--- Start of RECORD LIST ---

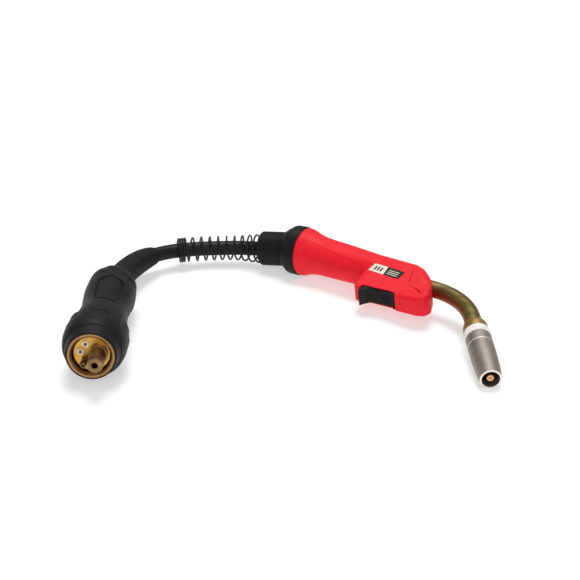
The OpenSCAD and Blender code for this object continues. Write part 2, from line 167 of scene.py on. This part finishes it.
def lathe(name, outline, place, material, sides=128, radial=None, smooth=35.0):
    """A closed outline of (radius, z) turned about local Z. radial(r, z, angle) may change the radius."""
    rings = []
    for r, z in outline:
        ring = []
        for j in range(sides):
            a = 2 * math.pi * j / sides
            q = radial(r, z, a) if radial else r
            ring.append((q * math.cos(a), q * math.sin(a), z))
        rings.append(ring)
    verts, faces = bridge(rings, loop=True)
    return add_object(name, verts, faces, place, material, smooth)


def modified(source, name, material, *steps, smooth=40.0):
    """A new object from a copy of source's mesh with the given modifiers applied."""
    work = bpy.data.objects.new(name, source.data.copy())
    bpy.context.collection.objects.link(work)
    for kind, settings in steps:
        mod = work.modifiers.new(kind.lower(), kind)
        for key, value in settings.items():
            setattr(mod, key, value)
    graph = bpy.context.evaluated_depsgraph_get()
    mesh = bpy.data.meshes.new_from_object(work.evaluated_get(graph))
    work.modifiers.clear()
    work.data = mesh
    mesh.materials.clear()
    mesh.materials.append(material)
    mesh.polygons.foreach_set("material_index", [0] * len(mesh.polygons))
    shade(mesh, smooth)
    return work


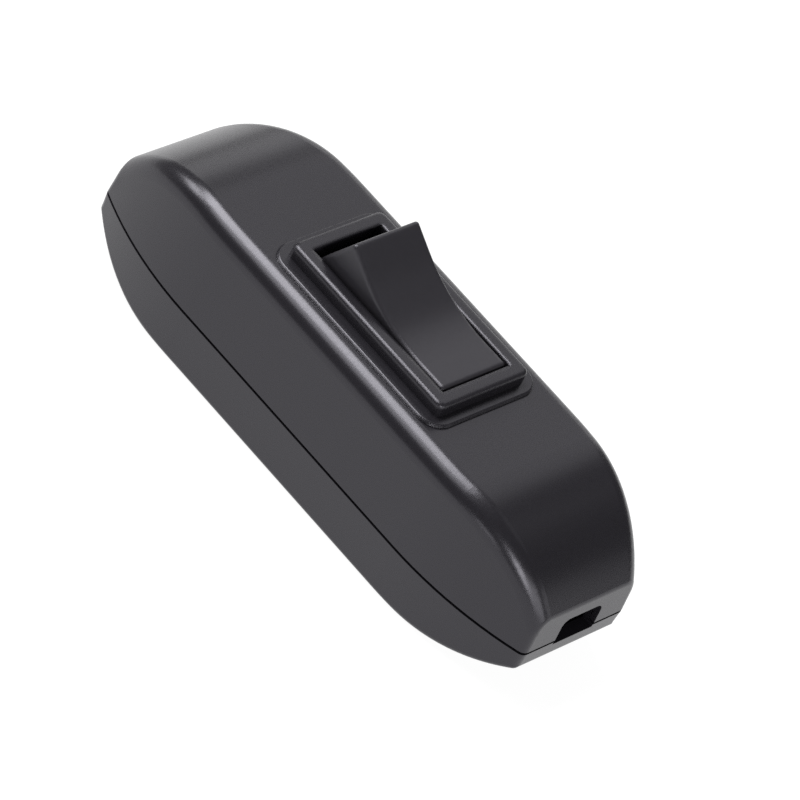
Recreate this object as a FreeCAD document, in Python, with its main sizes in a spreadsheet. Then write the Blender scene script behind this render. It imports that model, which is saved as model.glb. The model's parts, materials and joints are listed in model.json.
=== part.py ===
"""Inline cord switch: a two-part housing with a rocker, its contacts, terminals and cord clamps.

The frame has its origin on the resting face, below the middle of the housing.
X runs along the housing from one cord entry to the other, Y across it and Z up to the rocker.
The rocker is modelled level and then tilted to the position that it rests in, with its +X end pressed.
"""
import FreeCAD, Part
import math
import os

import Sketcher
from FreeCAD import Placement, Rotation, Vector

# Driving sizes in millimetres and degrees
SIZES = {
    # Housing
    "length": 84.0,
    "width": 27.4,
    "top_height": 22.8,
    "parting_height": 8.3,
    "parting_gap": 0.4,
    "wall": 1.8,
    "side_curve_length": 20.9,
    "side_narrowing": 4.35,
    "top_curve_length": 16.9,
    "end_top_height": 13.5,
    "underside_curve_length": 17.4,
    "end_bottom_height": 5.4,
    "draft": 3.2,
    "long_edge_radius": 2.9,
    "end_edge_radius": 1.2,
    "bottom_edge_radius": 0.8,
    "tongue_thickness": 0.8,
    "tongue_height": 1.5,
    "tongue_clearance": 0.1,
    # Frame round the rocker
    "frame_base_end_margin": 3.6,
    "frame_base_side_margin": 3.95,
    "frame_base_height": 0.5,
    "frame_base_corner": 3.2,
    "frame_base_radius": 0.3,
    "frame_margin": 2.05,
    "frame_height": 2.4,
    "frame_corner": 1.1,
    "frame_edge_radius": 0.5,
    # Rocker
    "rocker_gap": 0.3,
    "rocker_width": 11.7,
    "rocker_tilt": 15.0,
    "pivot_depth": 5.3,
    "tip_reach": 10.7,
    "tip_height": 8.4,
    "facet_angle": 15.5,
    "valley_width": 13.4,
    "skirt_drop": 3.5,
    "rocker_wall": 1.4,
    "roof_thickness": 1.5,
    "rocker_edge_radius": 0.45,
    "trunnion_radius": 1.5,
    "trunnion_length": 1.8,
    "bearing_clearance": 0.05,
    "ear_thickness": 2.0,
    "ear_length": 6.4,
    "ear_drop": 4.4,
    "stem_wall": 1.0,
    "stem_drop": 5.0,
    "bore_height": 1.0,
    # Plunger and its spring
    "plunger_radius": 1.9,
    "plunger_top_drop": 2.5,
    "plunger_clearance": 0.05,
    "plunger_gap": 0.08,
    "plunger_wall": 0.7,
    "spring_wire": 0.4,
    "spring_turns": 4.0,
    "spring_clearance": 0.1,
    # Contacts
    "hinge_drop": 9.3,
    "blade_angle": 10.0,
    "blade_thickness": 0.8,
    "blade_width": 4.4,
    "blade_reach": 9.0,
    "wing_width": 7.4,
    "wing_reach": 0.7,
    "contact_reach": 7.6,
    "contact_radius": 1.3,
    "contact_height": 0.7,
    "contact_gap": 0.05,
    "rivet_radius": 0.6,
    "rivet_clearance": 0.05,
    "closed_end_radius": 0.95,
    "closed_end_height": 0.35,
    "strip_thickness": 0.8,
    "bracket_gap": 0.4,
    "bracket_length": 5.0,
    "notch_clearance": 0.25,
    "notch_depth": 1.2,
    "hinge_clearance": 0.03,
    # Terminals
    "bed_height": 4.4,
    "terminal_reach": 15.6,
    "terminal_side": 6.9,
    "strip_width": 4.0,
    "strip_overhang": 2.6,
    "riser_heel": 3.0,
    "bed_margin": 0.4,
    "washer_width": 4.8,
    "washer_thickness": 0.8,
    "washer_clearance": 0.1,
    "terminal_screw_radius": 1.45,
    "terminal_screw_tail": 1.7,
    "terminal_hole_depth": 2.4,
    "terminal_head_radius": 2.4,
    "terminal_head_height": 1.7,
    "screw_clearance": 0.05,
    "slot_width": 0.6,
    "slot_depth": 0.8,
    "cross_reach": 1.6,
    # Case screws
    "case_screw_reach": 20.0,
    "case_screw_radius": 1.45,
    "case_screw_length": 12.5,
    "case_head_radius": 2.7,
    "case_head_height": 1.9,
    "case_head_depth": 1.3,
    "case_head_clearance": 0.25,
    "post_wall": 1.0,
    "post_rise": 0.7,
    "boss_radius": 3.0,
    # Cord entry and clamp
    "entry_width": 7.3,
    "entry_height": 3.7,
    "entry_sill": 0.6,
    "entry_shoulder": 1.2,
    "clamp_setback": 9.0,
    "clamp_length": 5.0,
    "clamp_wall_clearance": 1.15,
    "clamp_hole_margin": 2.2,
    "clamp_thickness": 2.0,
    "clamp_corner": 1.0,
    "clamp_post_radius": 2.3,
    "clamp_post_root": 0.7,
    "clamp_screw_radius": 1.25,
    "clamp_screw_length": 7.0,
    "clamp_head_radius": 2.2,
    "clamp_head_height": 1.5,
    "saddle_length": 3.0,
}

# Sizes that follow from the driving ones, as expressions in the sheet's names
TOP = "sizes.top_height"
PARTING = "sizes.parting_height"
SHELL_LOW = f"({PARTING} + sizes.parting_gap / 2)"
COVER_HIGH = f"({PARTING} - sizes.parting_gap / 2)"
HALF_LENGTH = "(sizes.length / 2)"
HALF_WIDTH = "(sizes.width / 2)"
SIDE_STRAIGHT = f"({HALF_LENGTH} - sizes.side_curve_length)"
TOP_FLAT = f"({HALF_LENGTH} - sizes.top_curve_length)"
UNDERSIDE_FLAT = f"({HALF_LENGTH} - sizes.underside_curve_length)"
CEILING = f"({TOP} - sizes.wall)"
PIVOT = f"({TOP} + sizes.frame_height - sizes.pivot_depth)"
DRUM = "(sizes.tip_reach * cos(sizes.rocker_tilt) + sizes.tip_height * sin(sizes.rocker_tilt))"
ROCKER_HALF = "(sizes.rocker_width / 2)"
HINGE = f"({PIVOT} - sizes.hinge_drop)"
OPENING_X = f"({DRUM} + sizes.rocker_gap)"
OPENING_Y = f"({ROCKER_HALF} + sizes.rocker_gap)"
VALLEY_EDGE = ("(sizes.tip_height - (sizes.tip_reach - sizes.valley_width / 2)"
               " * tan(sizes.facet_angle))")
VALLEY_LOW = f"({VALLEY_EDGE} - sizes.valley_width / 2 * tan(sizes.facet_angle / 2))"
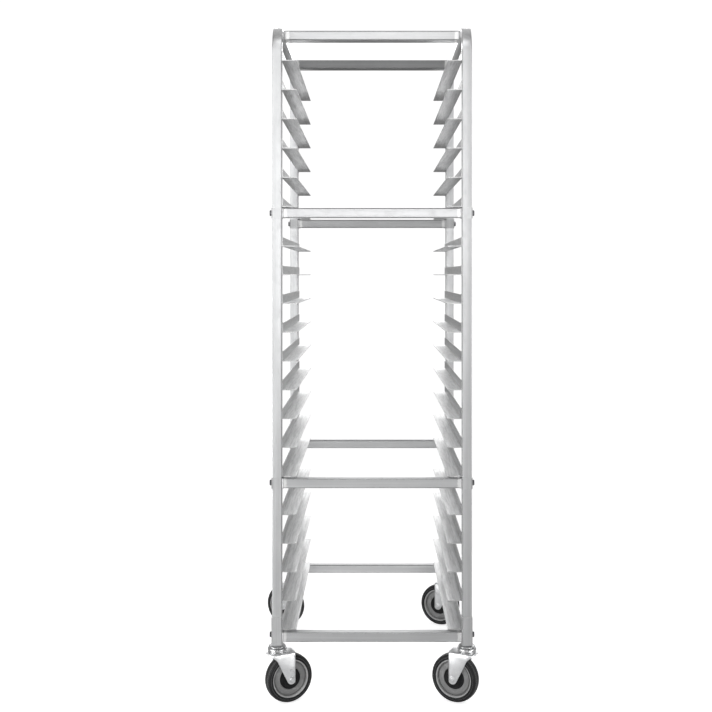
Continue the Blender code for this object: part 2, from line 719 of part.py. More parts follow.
def make_caster(side_name, end_name, trail_angle, head_side, materials):
    """One caster about its swivel axis; +X of the empty is the direction of trail."""
    corner = f"{end_name}_{side_name}"
    caster = bpy.data.objects.new(f"{corner}_swivel_axis", None)
    bpy.context.scene.collection.objects.link(caster)
    caster.location = (SIDES[side_name] * POST_X, ENDS[end_name] * POST_Y, 0)
    caster.rotation_euler = (0, 0, trail_angle)
    stem = make_stem(f"{corner}_caster_stem", caster, materials["zinc"])
    # The square stem stays in line with the post, whichever way the wheel trails.
    square = bmesh.new()
    add_upright(square, (0, 0), [(CAP_TOP - CAP_SLOPE, STEM_HALF, SPIGOT_CORNER),
                                 (STEM_TOP, STEM_HALF, SPIGOT_CORNER)], closed=False)
    bmesh.ops.rotate(square, verts=square.verts, cent=(0, 0, 0),
                     matrix=Matrix.Rotation(-trail_angle, 3, "Z"))
    combine(stem, "UNION", square, f"join_{corner}_square_stem")
    hole = bmesh.new()
    side = SIDES[side_name]
    add_rod(hole, (side * STEM_HOLE_START, 0, FOOT_BOLT_HEIGHT),
            (side * STEM_HOLE_END, 0, FOOT_BOLT_HEIGHT), BOLT_HOLE_RADIUS)
    bmesh.ops.rotate(hole, verts=hole.verts, cent=(0, 0, 0),
                     matrix=Matrix.Rotation(-trail_angle, 3, "Z"))
    combine(stem, "DIFFERENCE", hole, f"cut_{corner}_stem_hole")
    make_race(f"{corner}_swivel_race", caster, materials["chrome"])
    make_fork(f"{corner}_caster_fork", caster, materials["zinc"])
    make_axle(f"{corner}_axle_bolt", caster, head_side, materials["zinc"])
    make_axle_nut(f"{corner}_axle_nut", caster, head_side, materials["zinc"])
    make_wheel_part(f"{corner}_wheel_hub", caster, hub_profile(), HUB_SEGMENTS, materials["black"])
    make_wheel_part(f"{corner}_wheel_core", caster, core_profile(), CORE_SEGMENTS,
                    materials["grey"])
    make_wheel_part(f"{corner}_tyre", caster, tyre_profile(), TYRE_SEGMENTS, materials["rubber"])


def make_casters(materials):
    """The front left wheel trails inward and the other three trail towards the left side."""
    inward_left = TOE_ANGLE
    towards_left = math.pi - TOE_ANGLE
    make_caster("left", "front", inward_left, -1, materials)
    make_caster("right", "front", towards_left, 1, materials)
    make_caster("left", "rear", towards_left, 1, materials)
    make_caster("right", "rear", towards_left, 1, materials)


def main():
    clear_scene()
    materials = {
        "aluminium": make_material("aluminium", (0.78, 0.79, 0.80), 1.0, 0.34),
        "bolt": make_material("bolt_steel", (0.42, 0.42, 0.43), 1.0, 0.40),
        "zinc": make_material("zinc_plate", (0.80, 0.81, 0.82), 1.0, 0.28),
        "chrome": make_material("chrome", (0.82, 0.83, 0.84), 1.0, 0.14),
        "rubber": make_material("tyre_rubber", (0.030, 0.030, 0.032), 0.0, 0.62),
        "grey": make_material("wheel_core_plastic", (0.28, 0.28, 0.28), 0.0, 0.50),
        "black": make_material("hub_plastic", (0.020, 0.020, 0.022), 0.0, 0.45),
    }
    make_side_frames(materials["aluminium"])
    make_crossbars(materials["aluminium"])
    make_bolts(materials["bolt"])
    make_casters(materials)


main()
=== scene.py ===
"""Looks of the sheet pan rack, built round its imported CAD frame. Metres, +Z up, front at -Y."""
import json
import math
import random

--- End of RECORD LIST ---

*EXERCISE PROMPT:* Out of the material above, select every line that holds the string "this".

*RESPONSE BELOW:*
The OpenSCAD and Blender code for this object continues. Write part 2, from line 167 of scene.py on. This part finishes it.
Recreate this object as a FreeCAD document, in Python, with its main sizes in a spreadsheet. Then write the Blender scene script behind this render. It imports that model, which is saved as model.glb. The model's parts, materials and joints are listed in model.json.
Continue the Blender code for this object: part 2, from line 719 of part.py. More parts follow.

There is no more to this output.